Non-banking financial company Vivriti Capital is planning to continue diversifying its funding mix and further optimize its cost of funds.
Vivriti Capital’s clients comprise of mid-corporates. The company offers innovative lending solutions to improve its client experience and their operational efficiencies.
Vineet Sukumar, Founder and Managing Director, Vivriti Capital, said, “We have delivered a hassle-free flow of debt finance with flexibility and short turnaround times, on account of the company’s advanced technological operating model and risk management framework. We manage a portfolio of Rs 5,835.80 crores and have provided debt solutions to over 194 mid-corporates across various sectors. While we have grown our loan book strongly in the last few years, we have continued to maintain a healthy asset quality till date.”
Vivriti Capital, proposing to open a public issue of secured, non-convertible debentures (NCD) of face value of Rs 1,000 each for an amount up to Rs 250 crore with an option to retain oversubscription up to Rs 250 crore, scheduled to open from August 18 to August 31, 2023, benefits from a large and diversified mix of lenders, which has increased over the years and included 218 institutional lenders/investors as of March 31, 2023, comprising a range of financial institutions and corporates, as well as 1,740 individual investors to meet its capital requirements.

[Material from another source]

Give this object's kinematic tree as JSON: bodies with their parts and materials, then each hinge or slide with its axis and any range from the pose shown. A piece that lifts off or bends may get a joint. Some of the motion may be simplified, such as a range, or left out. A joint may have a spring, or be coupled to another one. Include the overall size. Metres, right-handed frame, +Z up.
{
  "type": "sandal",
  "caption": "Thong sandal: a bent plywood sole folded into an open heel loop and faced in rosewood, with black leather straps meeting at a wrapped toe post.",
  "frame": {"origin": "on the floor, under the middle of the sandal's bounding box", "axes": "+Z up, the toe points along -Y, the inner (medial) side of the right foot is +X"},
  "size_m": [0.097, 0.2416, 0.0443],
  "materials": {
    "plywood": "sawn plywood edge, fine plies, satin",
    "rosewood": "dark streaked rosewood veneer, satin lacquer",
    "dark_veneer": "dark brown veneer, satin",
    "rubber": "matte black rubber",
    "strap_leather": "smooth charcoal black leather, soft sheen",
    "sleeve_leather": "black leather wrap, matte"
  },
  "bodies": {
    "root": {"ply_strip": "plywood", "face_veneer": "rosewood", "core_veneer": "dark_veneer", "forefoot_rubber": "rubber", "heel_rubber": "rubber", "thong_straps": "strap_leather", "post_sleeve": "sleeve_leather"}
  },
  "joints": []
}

Parth Sanghani, Chief Treasury Officer, Vivriti Capital, added, “We believe that we have been able to access a wide range of lenders due to our good corporate governance, stable credit ratings, conservative risk management policies, strategic liability management and transparent communication. We plan to continue diversifying our funding mix and further optimize our cost of funds. Since our inception, we have onboarded a range of mutual funds, public sector banks, small finance banks, private banks, and NBFCs to diversify our lending profile, thereby de-risking our Company from an over-dependence on any single fund source category. Diversification of our sources of funding in recent periods has contributed to an overall reduction in our average cost of borrowings in recent fiscal periods and has allowed us to maintain sufficient interest margins and achieve our liquidity goals, as well as maintain funding stability. We seek to reduce our average cost of long-term borrowings through improved credit ratings and by diversifying our borrowing profile.”